Aux objets répugnants nous trouvons des appas ;
Chaque jour vers l'Enfer nous descendons d'un pas,
Sans horreur, à travers des ténèbres qui puent.

Le héros de cette œuvre ne renierait pas ce passage. En quête d’un viatique afin de se sortir du mauvais pas qui l’a conduit au Port de mer, double tour d’habitations de Longueuil, située en face de l’île de Montréal, il aurait aimé résister aux charmes du chemin de l’enfer. Étudiant en littérature, il expérimente bien naïvement son orientation uraniste. Il fréquente les bars gays du centre-ville de Montréal où, un soir, un homme bien sous tous rapports l’invite à son appartement du Port de mer. Il accepte l’invitation d’autant plus qu’il habite avec sa mère à Longueuil. Que craindrait-il ? Pourtant il était au fait de l’intention.de son hôte d’un soir, qui lui avait précisé qu’il voulait lui « péter la gueule ».

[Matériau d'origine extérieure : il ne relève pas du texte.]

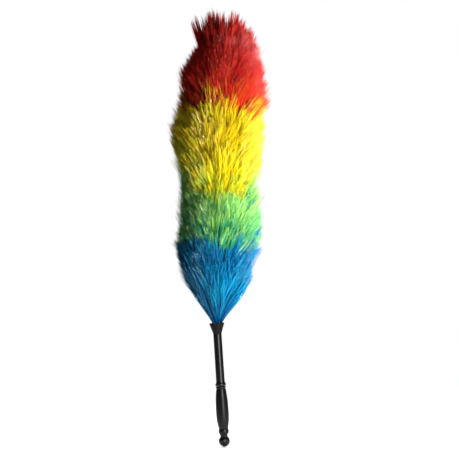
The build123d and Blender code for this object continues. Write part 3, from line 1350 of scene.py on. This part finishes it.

Malheureusement, l’expression devait s’entendre au premier degré. Le roman s’ouvre avec une séance de sadomasochisme sans cacher, au lecteur, la cruauté de la bestialité qu’elle comporte. Le pauvre jeune homme s’en tire avec les effets physiques d’un ébat violent et les séquelles psychologiques qui en découlent. Comment se sent-on comme victime d’outrages sexuels ? Se juger comme une ordure n’entretient pas l’estime de soi. Pour sauver les apparences, il imite le comportement de l’autruche. Le silence s’offre comme solution à la honte du héros, qui tente malgré tout de mener une vie normale avec ses pairs. Il espère rencontrer l’âme frère, dont l’amour, croit-il, le guérirait de ses maux. Hadrien est mort depuis l’antiquité et Cupidon est bien radin par les temps qui courent, d’autant plus que l’engagement n’est plus une valeur très priorisée. Il ne peut non plus compter sur l’aide de ses parents divorcés. Sa mère vit en couple avec une lesbienne, et son père a coupé les ponts depuis qu’il s’est dirigé en lettres. Devant l’incapacité de redorer son blason pour répondre à l’urgence de sa situation, il songe à se jeter en bas du pont Jacques-Cartier qui relie Montréal à Longueuil.

Aucune virgule ne retient le souffle du lecteur. Il faut courir à un rythme effréné vers le dénouement pour savoir si le chemin de Damas se transformera en sentier lumineux ou apocalyptique. Ce roman de 101 pages ne s’enfarge pas dans les fleurs du tapis. Il s’en tient, sans préjugés et sans clichés, au vécu d’un étudiant qui ne parvient pas à rencontrer son Hadrien pour suivre son orientation sexuelle en toute sérénité. Il est à espérer que la force soit avec lui, selon l’expression culte de Star Wars car ce roman est inspiré de la vie de l’auteur. Bref, cette œuvre est un simple témoignage, qui ne se donne pas comme référence pour les psys quoiqu’il y ait matière à analyse.